Nature 478, 89–92 (2011)

Credit: © 2011 NPG

The field of optomechanics, in which light is used to influence the behaviour of miniature mechanical devices, has taken a significant step forward with the recent news that researchers have successfully laser-cooled a nanomechanical oscillator to its quantum ground state. Although physicists are keen to explore the quantum behaviour of a mechanical oscillator, the effects are hidden from view at normal temperatures and can only be accessed at very low temperatures, which are difficult to reach. A team from Caltech in the USA and the University of Vienna in Austria have now used photonics to reach the quantum regime in an experiment that operates at an environmental temperature of 20 K — around 1,000 times higher than previous experiments.
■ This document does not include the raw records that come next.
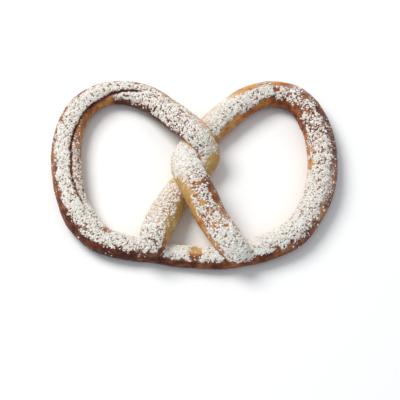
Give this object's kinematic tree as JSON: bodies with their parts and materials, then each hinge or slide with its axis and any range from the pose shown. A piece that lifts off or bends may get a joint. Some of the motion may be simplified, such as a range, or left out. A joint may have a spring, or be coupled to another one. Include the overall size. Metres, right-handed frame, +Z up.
{
  "type": "soft pretzel",
  "caption": "Sugar-dusted soft pretzel: one rope of dough tied in a full twist, with both ends fused to the bottom bar.",
  "frame": {"origin": "on the surface that the pretzel rests on, under the middle of its outline", "axes": "+Z up, +X across the two loops, +Y from the bottom bar to the tops of the loops"},
  "size_m": [0.1809, 0.1339, 0.0267],
  "materials": {
    "crust": "satin",
    "sugar": "matte"
  },
  "bodies": {
    "root": {"pretzel": "crust"}
  },
  "joints": []
}
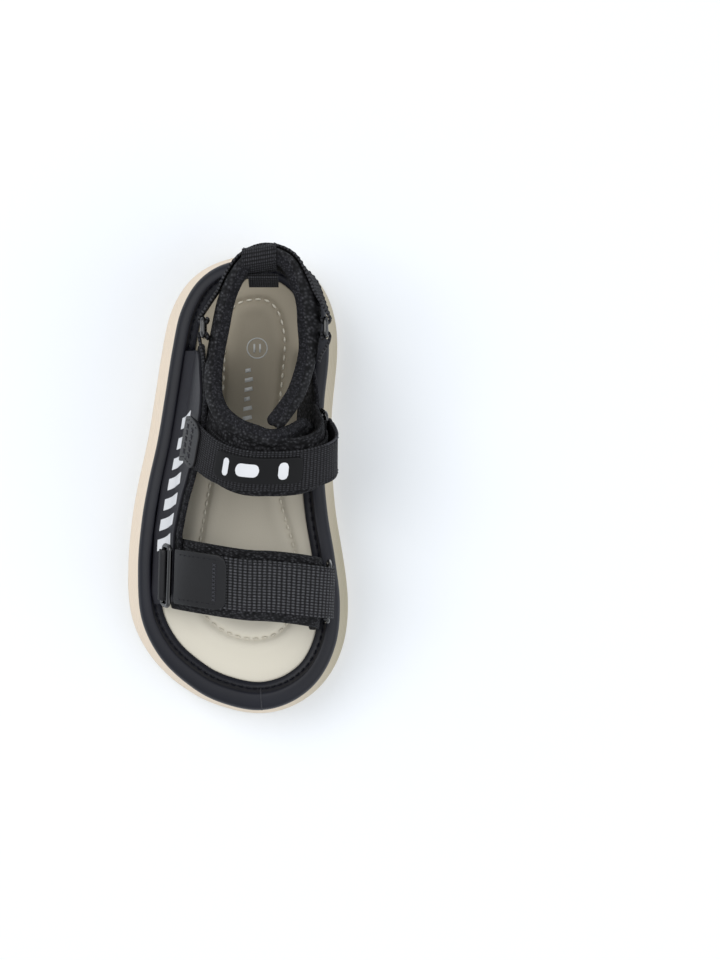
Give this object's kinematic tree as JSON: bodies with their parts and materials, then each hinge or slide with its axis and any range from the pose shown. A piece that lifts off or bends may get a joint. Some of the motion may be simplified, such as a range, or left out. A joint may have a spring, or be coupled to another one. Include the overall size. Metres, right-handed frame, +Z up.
{
  "type": "strappy sport sandal",
  "caption": "Child's sport sandal with a flared platform sole, padded rim, hook-and-loop forefoot and instep straps, padded collar and heel strap.",
  "frame": {"origin": "on the floor, under the centre of the sole's outline", "axes": "+Z up, +Y from toe to heel, +X to the medial (inner) side"},
  "size_m": [0.094, 0.1957, 0.086],
  "materials": {
    "outsole": "matte moulded rubber",
    "midsole": "matte cream EVA foam, lengthwise grooves",
    "board": "fibre board",
    "footbed_foam": "soft foam",
    "footbed_cover": "smooth synthetic leather, khaki",
    "rim": "padded smooth synthetic leather, black",
    "rim_foam": "foam cord",
    "lining": "black knitted spacer mesh",
    "overlay": "matte synthetic leather, black",
    "collar": "padded black knit",
    "webbing": "woven polyester webbing, black",
    "loop_tape": "soft loop tape, black",
    "hook_tape": "hook tape, black",
    "tip": "pressed synthetic leather, black",
    "ring": "glossy black plastic",
    "patch": "soft moulded patch, black with a white mark"
  },
  "bodies": {
    "sandal": {"outsole": "outsole", "midsole": "midsole", "insole_board": "board", "footbed_foam": "footbed_foam", "footbed_cover": "footbed_cover", "rim_binding": "rim", "rim_filler": "rim_foam", "lateral_quarter_lining": "lining", "lateral_overlay": "overlay", "medial_quarter": "lining", "vamp_band": "lining", "instep_band": "lining", "collar_lateral": "collar", "collar_medial": "collar", "forefoot_base_webbing": "webbing", "forefoot_loop_tape": "loop_tape", "forefoot_medial_anchor": "webbing", "forefoot_keeper": "tip", "instep_base_webbing": "webbing", "instep_loop_tape": "loop_tape", "instep_medial_anchor": "webbing"},
    "forefoot_ring": {"forefoot_medial_ring": "ring"},
    "forefoot_flap": {"forefoot_flap": "webbing", "forefoot_tip": "tip", "forefoot_hook_tape": "hook_tape"},
    "instep_ring": {"instep_medial_ring": "ring"},
    "instep_flap": {"instep_flap": "webbing", "instep_tip": "tip", "instep_hook_tape": "hook_tape", "instep_patch": "patch"},
    "lateral_ring": {"forefoot_lateral_ring": "ring"},
    "heel_strap": {"heel_collar": "collar", "heel_webbing": "webbing", "heel_ring_lateral": "ring", "heel_ring_medial": "ring", "heel_anchor_lateral": "webbing", "heel_anchor_medial": "webbing"},
    "pull_tab": {"heel_pull_tab": "webbing"}
  },
  "joints": [
    {"name": "forefoot_ring_swing", "type": "hinge", "parent": "sandal", "child": "forefoot_ring", "pos_m": [0.03867, -0.04364, 0.03728], "axis": [0.0417, 0.9662, 0.2542], "range_deg": [0, 25]},
    {"name": "forefoot_flap_peel", "type": "hinge", "parent": "forefoot_ring", "child": "forefoot_flap", "pos_m": [0.03915, -0.04544, 0.04403], "axis": [0.0417, 0.9662, 0.2542], "range_deg": [0, 110]},
    {"name": "instep_ring_swing", "type": "hinge", "parent": "sandal", "child": "instep_ring", "pos_m": [0.03655, 0.02027, 0.05185], "axis": [-0.031, 0.9584, 0.2838], "range_deg": [0, 25]},
    {"name": "instep_flap_peel", "type": "hinge", "parent": "instep_ring", "child": "instep_flap", "pos_m": [0.03861, 0.01843, 0.05828], "axis": [-0.031, 0.9584, 0.2838], "range_deg": [0, 110]},
    {"name": "lateral_ring_swing", "type": "hinge", "parent": "sandal", "child": "lateral_ring", "pos_m": [-0.02946, -0.03725, 0.04405], "axis": [-0.0435, -0.9812, -0.188], "range_deg": [0, 70]},
    {"name": "heel_strap_tilt", "type": "hinge", "parent": "sandal", "child": "heel_strap", "pos_m": [0.013, 0.057, 0.061], "axis": [1, 0, 0], "range_deg": [-30, 15], "stiffness_Nm_per_rad": 0.08},
    {"name": "pull_tab_flip", "type": "hinge", "parent": "heel_strap", "child": "pull_tab", "pos_m": [0.013, 0.0849, 0.077], "axis": [-1, 0, 0], "range_deg": [0, 100], "stiffness_Nm_per_rad": 0.002}
  ]
}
Jasper Chan and colleagues fabricated a silicon nanobeam cavity and placed it into a helium cryostat at a temperature of 20 K. They then fed light from a tunable laser into the nanobeam via a tapered fibre nanoprobe. By tuning the laser wavelength to a slightly longer frequency than the resonance of the nanobeam optical cavity, the light can be used to perform optically induced damping of the mechanical motion, thereby cooling the oscillator to its quantum ground state. The researchers say that experiments for preparing and measuring the non-classical quantum states of the mechanical system are now within reach.